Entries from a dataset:

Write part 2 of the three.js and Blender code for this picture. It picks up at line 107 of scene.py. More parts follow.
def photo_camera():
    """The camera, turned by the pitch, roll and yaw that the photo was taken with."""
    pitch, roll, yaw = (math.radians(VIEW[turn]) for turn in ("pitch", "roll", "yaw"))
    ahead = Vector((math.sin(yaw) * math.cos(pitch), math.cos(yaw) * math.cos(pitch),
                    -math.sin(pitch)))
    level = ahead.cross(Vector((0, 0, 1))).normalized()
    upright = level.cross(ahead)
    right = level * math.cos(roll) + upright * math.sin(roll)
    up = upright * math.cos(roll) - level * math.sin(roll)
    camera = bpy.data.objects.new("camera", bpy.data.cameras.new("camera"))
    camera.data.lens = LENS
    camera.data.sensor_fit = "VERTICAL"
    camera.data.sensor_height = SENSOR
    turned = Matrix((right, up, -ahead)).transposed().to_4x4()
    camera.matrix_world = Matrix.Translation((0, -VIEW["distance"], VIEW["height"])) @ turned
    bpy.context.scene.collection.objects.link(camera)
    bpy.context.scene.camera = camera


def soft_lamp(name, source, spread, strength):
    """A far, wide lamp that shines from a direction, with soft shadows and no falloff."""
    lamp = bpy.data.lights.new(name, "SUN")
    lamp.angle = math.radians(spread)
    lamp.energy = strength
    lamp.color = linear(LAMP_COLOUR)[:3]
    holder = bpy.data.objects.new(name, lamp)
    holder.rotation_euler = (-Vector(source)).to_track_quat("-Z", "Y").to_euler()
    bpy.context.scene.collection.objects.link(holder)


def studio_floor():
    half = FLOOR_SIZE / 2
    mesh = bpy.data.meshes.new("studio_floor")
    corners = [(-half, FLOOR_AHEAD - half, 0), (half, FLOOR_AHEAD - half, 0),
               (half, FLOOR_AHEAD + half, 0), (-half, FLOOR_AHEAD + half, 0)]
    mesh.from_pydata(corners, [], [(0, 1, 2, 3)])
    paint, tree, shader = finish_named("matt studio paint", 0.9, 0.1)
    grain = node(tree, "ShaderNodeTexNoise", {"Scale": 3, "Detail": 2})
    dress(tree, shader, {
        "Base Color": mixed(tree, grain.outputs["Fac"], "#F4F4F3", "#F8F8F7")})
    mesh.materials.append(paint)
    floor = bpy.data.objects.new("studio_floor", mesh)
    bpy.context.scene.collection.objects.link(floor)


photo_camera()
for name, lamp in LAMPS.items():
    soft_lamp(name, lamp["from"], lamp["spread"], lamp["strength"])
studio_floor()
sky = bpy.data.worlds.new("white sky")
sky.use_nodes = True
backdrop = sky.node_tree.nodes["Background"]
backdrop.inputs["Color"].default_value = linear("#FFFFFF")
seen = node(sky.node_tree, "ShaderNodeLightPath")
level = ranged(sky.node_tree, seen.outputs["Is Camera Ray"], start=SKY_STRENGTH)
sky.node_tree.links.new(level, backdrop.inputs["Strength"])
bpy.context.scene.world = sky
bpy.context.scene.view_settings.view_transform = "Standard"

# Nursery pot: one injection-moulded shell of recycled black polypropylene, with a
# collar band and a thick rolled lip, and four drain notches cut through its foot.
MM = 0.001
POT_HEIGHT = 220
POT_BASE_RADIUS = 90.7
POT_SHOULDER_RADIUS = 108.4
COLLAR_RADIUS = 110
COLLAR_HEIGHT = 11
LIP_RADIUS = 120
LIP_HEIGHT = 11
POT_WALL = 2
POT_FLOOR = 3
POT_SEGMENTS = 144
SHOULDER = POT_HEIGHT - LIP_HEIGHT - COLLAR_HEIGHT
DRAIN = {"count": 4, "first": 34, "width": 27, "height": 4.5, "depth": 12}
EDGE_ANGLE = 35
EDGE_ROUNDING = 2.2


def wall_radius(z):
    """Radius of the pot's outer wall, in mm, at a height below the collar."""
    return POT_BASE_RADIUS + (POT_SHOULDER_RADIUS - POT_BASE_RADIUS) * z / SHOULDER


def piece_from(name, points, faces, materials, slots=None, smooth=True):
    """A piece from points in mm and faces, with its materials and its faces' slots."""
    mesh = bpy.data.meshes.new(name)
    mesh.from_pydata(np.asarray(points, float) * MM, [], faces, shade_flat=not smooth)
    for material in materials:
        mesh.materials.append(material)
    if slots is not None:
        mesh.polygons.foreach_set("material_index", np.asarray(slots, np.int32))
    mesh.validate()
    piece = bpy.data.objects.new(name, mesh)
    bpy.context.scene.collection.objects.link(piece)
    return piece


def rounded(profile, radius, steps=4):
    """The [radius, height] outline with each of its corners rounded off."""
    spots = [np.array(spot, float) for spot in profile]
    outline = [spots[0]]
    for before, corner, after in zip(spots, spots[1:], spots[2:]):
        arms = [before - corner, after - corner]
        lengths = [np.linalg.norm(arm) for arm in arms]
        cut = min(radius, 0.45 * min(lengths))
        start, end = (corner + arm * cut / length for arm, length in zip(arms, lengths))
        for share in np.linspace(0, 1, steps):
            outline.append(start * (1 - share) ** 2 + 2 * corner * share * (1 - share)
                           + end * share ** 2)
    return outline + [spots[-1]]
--
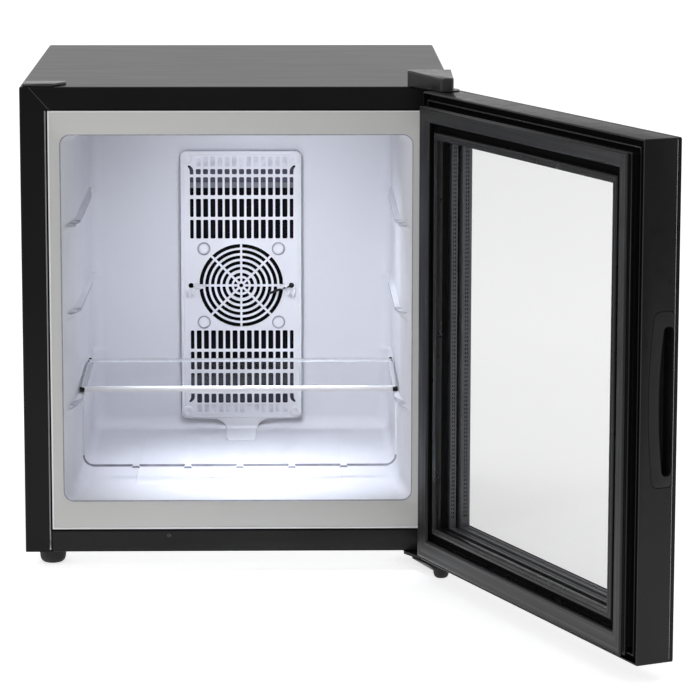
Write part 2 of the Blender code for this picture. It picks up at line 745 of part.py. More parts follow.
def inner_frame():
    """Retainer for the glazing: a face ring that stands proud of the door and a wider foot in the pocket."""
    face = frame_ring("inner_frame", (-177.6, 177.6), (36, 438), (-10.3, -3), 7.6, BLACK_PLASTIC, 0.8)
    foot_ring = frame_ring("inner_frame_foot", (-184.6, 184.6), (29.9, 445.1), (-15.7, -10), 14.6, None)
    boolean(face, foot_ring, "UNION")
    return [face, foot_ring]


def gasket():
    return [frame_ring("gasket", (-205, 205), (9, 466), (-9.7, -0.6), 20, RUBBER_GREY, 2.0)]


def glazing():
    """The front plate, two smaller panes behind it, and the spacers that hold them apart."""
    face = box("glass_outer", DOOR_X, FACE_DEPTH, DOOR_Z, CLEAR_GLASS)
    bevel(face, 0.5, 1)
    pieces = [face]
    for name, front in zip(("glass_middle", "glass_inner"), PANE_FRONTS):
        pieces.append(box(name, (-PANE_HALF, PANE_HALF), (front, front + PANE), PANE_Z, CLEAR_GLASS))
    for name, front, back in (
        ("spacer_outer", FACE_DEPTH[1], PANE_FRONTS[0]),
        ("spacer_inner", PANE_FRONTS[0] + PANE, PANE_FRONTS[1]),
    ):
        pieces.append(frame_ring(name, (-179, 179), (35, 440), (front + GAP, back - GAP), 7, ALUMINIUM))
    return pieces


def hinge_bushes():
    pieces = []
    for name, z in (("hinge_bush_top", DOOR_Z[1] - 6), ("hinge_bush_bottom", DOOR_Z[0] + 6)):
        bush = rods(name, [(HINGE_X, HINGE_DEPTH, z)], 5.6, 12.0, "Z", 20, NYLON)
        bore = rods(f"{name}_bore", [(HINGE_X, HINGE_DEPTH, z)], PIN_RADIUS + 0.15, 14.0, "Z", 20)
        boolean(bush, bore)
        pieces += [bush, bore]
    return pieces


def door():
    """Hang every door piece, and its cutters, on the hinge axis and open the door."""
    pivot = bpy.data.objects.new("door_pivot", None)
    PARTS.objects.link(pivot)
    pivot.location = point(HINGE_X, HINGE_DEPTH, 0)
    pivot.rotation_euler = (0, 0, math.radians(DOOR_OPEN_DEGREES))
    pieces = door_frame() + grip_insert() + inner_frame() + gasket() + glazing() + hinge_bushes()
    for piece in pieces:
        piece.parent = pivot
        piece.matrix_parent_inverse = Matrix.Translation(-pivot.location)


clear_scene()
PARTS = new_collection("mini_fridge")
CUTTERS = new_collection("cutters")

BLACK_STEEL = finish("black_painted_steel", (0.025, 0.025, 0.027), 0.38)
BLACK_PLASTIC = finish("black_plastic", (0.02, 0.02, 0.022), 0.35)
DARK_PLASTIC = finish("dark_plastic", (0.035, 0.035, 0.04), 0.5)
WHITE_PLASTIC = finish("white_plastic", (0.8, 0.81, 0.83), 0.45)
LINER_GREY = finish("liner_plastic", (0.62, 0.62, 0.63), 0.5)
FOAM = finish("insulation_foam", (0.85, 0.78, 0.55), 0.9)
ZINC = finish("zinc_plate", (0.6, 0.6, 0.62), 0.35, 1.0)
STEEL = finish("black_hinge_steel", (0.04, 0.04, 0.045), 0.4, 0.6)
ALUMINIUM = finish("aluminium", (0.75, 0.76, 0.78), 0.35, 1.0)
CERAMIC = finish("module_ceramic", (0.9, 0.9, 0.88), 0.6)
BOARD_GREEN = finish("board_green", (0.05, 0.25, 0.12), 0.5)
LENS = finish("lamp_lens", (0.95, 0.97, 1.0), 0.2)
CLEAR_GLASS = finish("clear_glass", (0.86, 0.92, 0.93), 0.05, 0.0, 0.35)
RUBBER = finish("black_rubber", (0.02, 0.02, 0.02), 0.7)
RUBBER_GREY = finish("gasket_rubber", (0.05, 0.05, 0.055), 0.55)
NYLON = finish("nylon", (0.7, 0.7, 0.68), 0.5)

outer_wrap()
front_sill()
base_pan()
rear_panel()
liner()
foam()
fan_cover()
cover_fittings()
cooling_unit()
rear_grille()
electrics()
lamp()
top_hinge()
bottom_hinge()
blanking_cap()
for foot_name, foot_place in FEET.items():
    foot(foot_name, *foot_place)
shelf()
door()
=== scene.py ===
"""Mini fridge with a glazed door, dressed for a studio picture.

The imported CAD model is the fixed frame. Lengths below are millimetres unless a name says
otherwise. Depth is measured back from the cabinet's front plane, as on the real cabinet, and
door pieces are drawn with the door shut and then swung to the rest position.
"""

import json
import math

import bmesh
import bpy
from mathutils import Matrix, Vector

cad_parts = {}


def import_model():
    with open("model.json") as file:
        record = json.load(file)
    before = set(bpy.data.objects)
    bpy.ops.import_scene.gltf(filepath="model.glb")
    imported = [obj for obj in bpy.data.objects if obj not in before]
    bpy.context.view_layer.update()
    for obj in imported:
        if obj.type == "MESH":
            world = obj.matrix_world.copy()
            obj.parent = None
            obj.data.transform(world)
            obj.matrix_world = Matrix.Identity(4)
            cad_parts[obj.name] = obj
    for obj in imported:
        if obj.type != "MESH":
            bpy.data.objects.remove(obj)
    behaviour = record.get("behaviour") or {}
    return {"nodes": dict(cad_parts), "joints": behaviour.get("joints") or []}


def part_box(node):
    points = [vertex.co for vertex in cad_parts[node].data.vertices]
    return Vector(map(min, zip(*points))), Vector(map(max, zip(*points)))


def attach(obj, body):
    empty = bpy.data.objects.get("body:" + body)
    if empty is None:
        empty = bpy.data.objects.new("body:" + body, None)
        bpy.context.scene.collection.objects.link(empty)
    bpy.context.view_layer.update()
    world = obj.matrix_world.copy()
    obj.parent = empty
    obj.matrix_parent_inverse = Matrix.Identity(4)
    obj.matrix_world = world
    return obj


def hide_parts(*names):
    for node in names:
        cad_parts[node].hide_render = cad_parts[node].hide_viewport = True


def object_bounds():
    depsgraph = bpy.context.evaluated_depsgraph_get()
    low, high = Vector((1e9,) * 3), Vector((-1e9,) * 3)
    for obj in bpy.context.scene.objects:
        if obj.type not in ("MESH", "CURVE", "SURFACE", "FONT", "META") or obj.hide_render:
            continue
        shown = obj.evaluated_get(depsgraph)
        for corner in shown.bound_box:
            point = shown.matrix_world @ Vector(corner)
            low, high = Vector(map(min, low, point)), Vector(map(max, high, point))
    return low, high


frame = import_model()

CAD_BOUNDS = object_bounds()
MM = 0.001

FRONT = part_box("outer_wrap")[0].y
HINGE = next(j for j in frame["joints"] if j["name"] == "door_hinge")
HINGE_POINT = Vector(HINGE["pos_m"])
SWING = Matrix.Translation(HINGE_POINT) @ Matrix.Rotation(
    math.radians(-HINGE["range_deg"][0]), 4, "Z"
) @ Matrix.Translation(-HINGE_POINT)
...
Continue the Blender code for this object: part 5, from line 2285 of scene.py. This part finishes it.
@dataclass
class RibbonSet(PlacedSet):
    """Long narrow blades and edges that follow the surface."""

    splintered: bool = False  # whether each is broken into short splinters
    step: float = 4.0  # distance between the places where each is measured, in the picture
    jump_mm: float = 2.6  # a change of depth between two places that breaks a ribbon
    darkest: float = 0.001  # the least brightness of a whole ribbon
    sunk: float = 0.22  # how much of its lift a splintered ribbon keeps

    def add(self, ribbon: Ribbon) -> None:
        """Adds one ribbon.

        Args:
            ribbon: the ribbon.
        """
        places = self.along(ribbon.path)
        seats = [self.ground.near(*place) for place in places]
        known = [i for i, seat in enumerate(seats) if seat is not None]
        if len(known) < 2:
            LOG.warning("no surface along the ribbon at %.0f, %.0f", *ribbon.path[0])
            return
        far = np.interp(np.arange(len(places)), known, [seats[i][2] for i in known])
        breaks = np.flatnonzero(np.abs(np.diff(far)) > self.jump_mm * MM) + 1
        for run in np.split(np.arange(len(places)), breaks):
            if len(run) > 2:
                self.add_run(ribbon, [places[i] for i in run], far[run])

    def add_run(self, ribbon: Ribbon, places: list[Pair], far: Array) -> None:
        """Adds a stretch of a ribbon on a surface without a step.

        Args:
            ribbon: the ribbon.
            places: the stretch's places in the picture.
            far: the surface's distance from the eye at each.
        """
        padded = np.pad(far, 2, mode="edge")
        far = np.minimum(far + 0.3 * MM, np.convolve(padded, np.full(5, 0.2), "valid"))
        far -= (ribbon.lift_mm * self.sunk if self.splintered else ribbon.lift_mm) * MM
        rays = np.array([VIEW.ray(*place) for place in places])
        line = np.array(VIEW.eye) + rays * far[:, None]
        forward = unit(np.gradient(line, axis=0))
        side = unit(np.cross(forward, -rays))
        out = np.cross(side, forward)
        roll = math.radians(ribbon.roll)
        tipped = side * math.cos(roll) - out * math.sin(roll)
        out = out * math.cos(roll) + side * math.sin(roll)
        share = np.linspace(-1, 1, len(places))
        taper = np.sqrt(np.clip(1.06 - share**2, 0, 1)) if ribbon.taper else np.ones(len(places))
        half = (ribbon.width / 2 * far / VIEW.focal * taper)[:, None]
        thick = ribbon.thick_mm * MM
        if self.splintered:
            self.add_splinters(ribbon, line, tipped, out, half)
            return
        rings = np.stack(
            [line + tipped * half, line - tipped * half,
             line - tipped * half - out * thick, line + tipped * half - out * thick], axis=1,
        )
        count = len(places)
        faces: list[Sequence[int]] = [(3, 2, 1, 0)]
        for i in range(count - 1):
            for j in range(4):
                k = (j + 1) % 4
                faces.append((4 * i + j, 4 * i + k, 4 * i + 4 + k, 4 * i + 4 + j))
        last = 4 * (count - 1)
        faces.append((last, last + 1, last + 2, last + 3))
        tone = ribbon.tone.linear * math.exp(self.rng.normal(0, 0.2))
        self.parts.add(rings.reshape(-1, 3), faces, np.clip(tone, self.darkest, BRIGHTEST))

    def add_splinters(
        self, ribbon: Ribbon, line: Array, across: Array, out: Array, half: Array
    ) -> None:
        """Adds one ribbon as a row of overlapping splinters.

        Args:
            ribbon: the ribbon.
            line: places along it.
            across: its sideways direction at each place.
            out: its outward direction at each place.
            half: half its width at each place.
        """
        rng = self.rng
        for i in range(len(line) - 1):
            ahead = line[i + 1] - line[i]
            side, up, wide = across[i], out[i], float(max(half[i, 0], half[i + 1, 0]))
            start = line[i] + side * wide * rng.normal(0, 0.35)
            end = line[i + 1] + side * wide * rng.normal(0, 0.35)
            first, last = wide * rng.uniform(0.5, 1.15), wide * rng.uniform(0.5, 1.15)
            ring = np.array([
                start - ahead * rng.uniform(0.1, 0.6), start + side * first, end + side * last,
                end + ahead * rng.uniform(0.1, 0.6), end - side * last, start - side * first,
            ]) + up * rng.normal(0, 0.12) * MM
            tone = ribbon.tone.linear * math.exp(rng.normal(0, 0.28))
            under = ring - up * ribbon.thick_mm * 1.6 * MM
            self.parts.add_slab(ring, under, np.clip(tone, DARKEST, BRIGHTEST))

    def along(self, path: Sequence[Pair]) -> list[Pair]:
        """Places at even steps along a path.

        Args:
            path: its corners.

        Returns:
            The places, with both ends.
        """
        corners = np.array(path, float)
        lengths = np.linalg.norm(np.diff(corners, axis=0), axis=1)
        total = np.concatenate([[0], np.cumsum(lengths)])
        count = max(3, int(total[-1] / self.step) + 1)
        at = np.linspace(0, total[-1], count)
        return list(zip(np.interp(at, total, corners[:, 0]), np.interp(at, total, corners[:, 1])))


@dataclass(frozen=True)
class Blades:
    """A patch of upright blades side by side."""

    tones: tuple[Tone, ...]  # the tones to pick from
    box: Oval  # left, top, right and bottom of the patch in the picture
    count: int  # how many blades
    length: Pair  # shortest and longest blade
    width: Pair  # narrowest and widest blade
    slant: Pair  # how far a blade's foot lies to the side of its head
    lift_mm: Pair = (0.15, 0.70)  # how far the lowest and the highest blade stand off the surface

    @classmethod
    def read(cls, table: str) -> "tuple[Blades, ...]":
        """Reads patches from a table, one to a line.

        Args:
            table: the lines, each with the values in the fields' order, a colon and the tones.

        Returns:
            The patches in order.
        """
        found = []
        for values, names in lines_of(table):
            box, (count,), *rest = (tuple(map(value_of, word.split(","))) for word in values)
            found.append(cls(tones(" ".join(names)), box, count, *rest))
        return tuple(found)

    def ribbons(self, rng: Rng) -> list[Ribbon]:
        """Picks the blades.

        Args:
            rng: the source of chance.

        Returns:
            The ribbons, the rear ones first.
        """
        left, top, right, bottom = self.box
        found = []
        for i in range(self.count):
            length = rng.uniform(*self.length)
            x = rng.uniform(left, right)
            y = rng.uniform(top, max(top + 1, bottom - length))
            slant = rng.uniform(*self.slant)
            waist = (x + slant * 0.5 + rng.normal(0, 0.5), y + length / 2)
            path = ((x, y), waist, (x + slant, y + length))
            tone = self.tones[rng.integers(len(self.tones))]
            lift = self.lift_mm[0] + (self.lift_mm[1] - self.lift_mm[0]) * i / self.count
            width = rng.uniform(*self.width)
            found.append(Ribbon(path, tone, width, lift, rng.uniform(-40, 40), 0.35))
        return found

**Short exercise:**
All lines above from the one containing "0.025, 0.027), 0.38)" to the one containing "bpy.data.objects.remove(obj)" must be repeated exactly, both lines included, and no others.

**Task response:**
BLACK_STEEL = finish("black_painted_steel", (0.025, 0.025, 0.027), 0.38)
BLACK_PLASTIC = finish("black_plastic", (0.02, 0.02, 0.022), 0.35)
DARK_PLASTIC = finish("dark_plastic", (0.035, 0.035, 0.04), 0.5)
WHITE_PLASTIC = finish("white_plastic", (0.8, 0.81, 0.83), 0.45)
LINER_GREY = finish("liner_plastic", (0.62, 0.62, 0.63), 0.5)
FOAM = finish("insulation_foam", (0.85, 0.78, 0.55), 0.9)
ZINC = finish("zinc_plate", (0.6, 0.6, 0.62), 0.35, 1.0)
STEEL = finish("black_hinge_steel", (0.04, 0.04, 0.045), 0.4, 0.6)
ALUMINIUM = finish("aluminium", (0.75, 0.76, 0.78), 0.35, 1.0)
CERAMIC = finish("module_ceramic", (0.9, 0.9, 0.88), 0.6)
BOARD_GREEN = finish("board_green", (0.05, 0.25, 0.12), 0.5)
LENS = finish("lamp_lens", (0.95, 0.97, 1.0), 0.2)
CLEAR_GLASS = finish("clear_glass", (0.86, 0.92, 0.93), 0.05, 0.0, 0.35)
RUBBER = finish("black_rubber", (0.02, 0.02, 0.02), 0.7)
RUBBER_GREY = finish("gasket_rubber", (0.05, 0.05, 0.055), 0.55)
NYLON = finish("nylon", (0.7, 0.7, 0.68), 0.5)

outer_wrap()
front_sill()
base_pan()
rear_panel()
liner()
foam()
fan_cover()
cover_fittings()
cooling_unit()
rear_grille()
electrics()
lamp()
top_hinge()
bottom_hinge()
blanking_cap()
for foot_name, foot_place in FEET.items():
    foot(foot_name, *foot_place)
shelf()
door()
=== scene.py ===
"""Mini fridge with a glazed door, dressed for a studio picture.

The imported CAD model is the fixed frame. Lengths below are millimetres unless a name says
otherwise. Depth is measured back from the cabinet's front plane, as on the real cabinet, and
door pieces are drawn with the door shut and then swung to the rest position.
"""

import json
import math

import bmesh
import bpy
from mathutils import Matrix, Vector

cad_parts = {}


def import_model():
    with open("model.json") as file:
        record = json.load(file)
    before = set(bpy.data.objects)
    bpy.ops.import_scene.gltf(filepath="model.glb")
    imported = [obj for obj in bpy.data.objects if obj not in before]
    bpy.context.view_layer.update()
    for obj in imported:
        if obj.type == "MESH":
            world = obj.matrix_world.copy()
            obj.parent = None
            obj.data.transform(world)
            obj.matrix_world = Matrix.Identity(4)
            cad_parts[obj.name] = obj
    for obj in imported:
        if obj.type != "MESH":
            bpy.data.objects.remove(obj)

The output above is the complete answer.